Mutterings and Musings

Lifting (J)Ruby Into Scala's Typeland

BACKGROUND

The Java Virtual Machine (JVM) is a "bytecode" interpreter that runs on top of a physical host platform. This means it provides a generalized translation layer that allows the same "binary" to run on any supported piece of hardware (compile-once-run-anywhere). While it's not uncommon for languages to provide a foreign function interface (FFI) for native interoperability, writing for the JVM usually means you're already writing for a "native" interface, which often makes interoperability more immediate.

Just as the JVM provides an abstraction over its host hardware, it also provides an abstraction beneath many languages. The JVM offers a Lisp (ie Clojure), strongly-typed functional languages (Scala, Kotlin, Flix), and at least one dynamically typed language (JRuby). These languages have various amounts of language interoperability. I like to call this polyglot programming.

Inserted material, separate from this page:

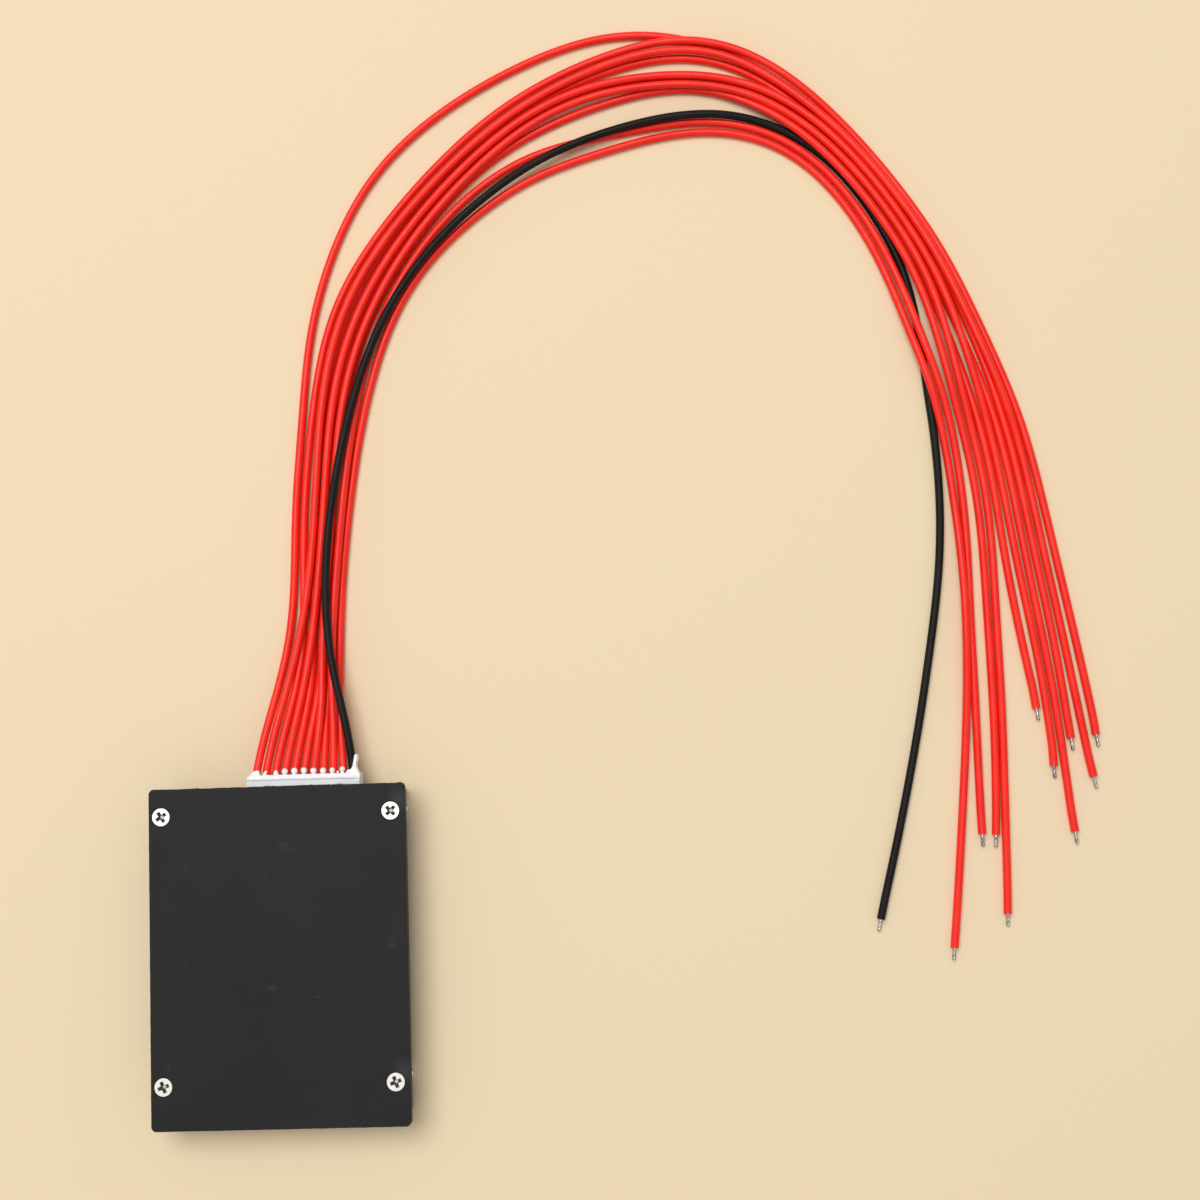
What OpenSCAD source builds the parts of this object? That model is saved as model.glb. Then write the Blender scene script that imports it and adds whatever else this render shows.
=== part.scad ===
// Battery management board: a black cooling cover screwed over a circuit board, with a row of
// sense wires plugged in at the far edge. Millimetres; the board stands on its four nuts at z = 0,
// centred on the origin, with the wire socket at the +Y edge.

/* [Cover] */
// Width of the cooling cover, along X
cover_w = 53; // [48:0.5:60]
// Length of the cooling cover, along Y
cover_h = 69; // [65:0.5:78]
// Thickness of the cooling cover
cover_t = 2; // [1.6:0.1:3]
// Radius of the cover's corners
cover_r = 1.2; // [0.6:0.1:1.6]
// Height of the room between the board and the cover, which is the spacer sleeves' length
room_h = 5; // [5:0.1:6]

/* [Board] */
// How far the board's edge lies inside the cover's, all round
board_inset = 1; // [0.5:0.1:1.4]
// Thickness of the circuit board
board_t = 1.6; // [1.2:0.2:2]
// Radius of the board's corners
board_r = 1; // [0.5:0.1:1.5]

/* [Screws] */
// Distance from the cover's left edge to the screws near it
screw_left = 2.6; // [2.5:0.1:3.2]
// Distance from the cover's right edge to the screws near it
screw_right = 3; // [2.5:0.1:3.2]
// Distance from the cover's edge over the socket to the screws near it
screw_far = 5.7; // [3:0.1:7]
// Distance from the cover's opposite edge to the screws near it
screw_near = 8.9; // [3:0.1:10]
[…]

In example: say you have some domain logic written in Ruby. You realize, however, that it would be helpful to parallelize this using a modern streaming framework written in Scala or Java. Well, you can compile your JRuby code to a JAR, import it into a Java project, and use the streaming framework as normal. (You can also often invert that relationship and use the streaming framework from JRuby, but that's not the point of this post!)

I'm going to provide an example here of using some JRuby code in Scala. Although there are several examples out there of using JVM libraries from JRuby, I haven't seen much that describes going in the opposite direction.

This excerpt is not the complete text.